N'est-ce pas un peu contre-nature ? Quels inconvénients peut-il y avoir lorsqu'on croise deux fruits différents ?

Notre travail est de retenir un caractère qui nous semble intéressant. Mais il faut savoir que la plupart des mutations que nous étudions sont apparues spontanément, de manière totalement naturelle, mais avec une fréquence très rare. D’où notre travail.

Il n’y a pas d’inconvénients, si ce n’est pour nous, chercheurs. Il faut constamment s’adapter à la demande. Les consommateurs acceptent ou non les innovations. Je pense notamment aux endives rouges. Il y a quelques années, on a lancé ce produit qui n’a alors pas du tout fonctionné. Quelques années plus tard, on l’a remis sur le marché, et ça marche très bien depuis.

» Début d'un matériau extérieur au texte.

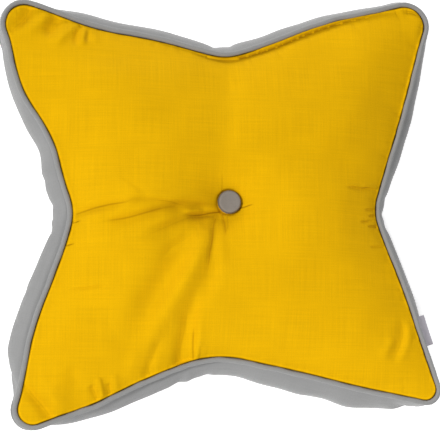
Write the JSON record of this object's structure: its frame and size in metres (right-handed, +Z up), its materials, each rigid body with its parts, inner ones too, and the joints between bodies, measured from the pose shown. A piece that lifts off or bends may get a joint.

Cela poussera-t-il les gens à manger plus de fruits ?

La diversification peut amener les consommateurs à consommer plus de fruits, effectivement. Pour reprendre l’exemple des tomates, certaines personnes aiment uniquement les tomates cerises, d’autres les tomates plus grosses, d’autres plus fondantes, etc. Donc finalement, une certaine diversité dans l’offre permet de répondre à la diversité des attentes des consommateurs.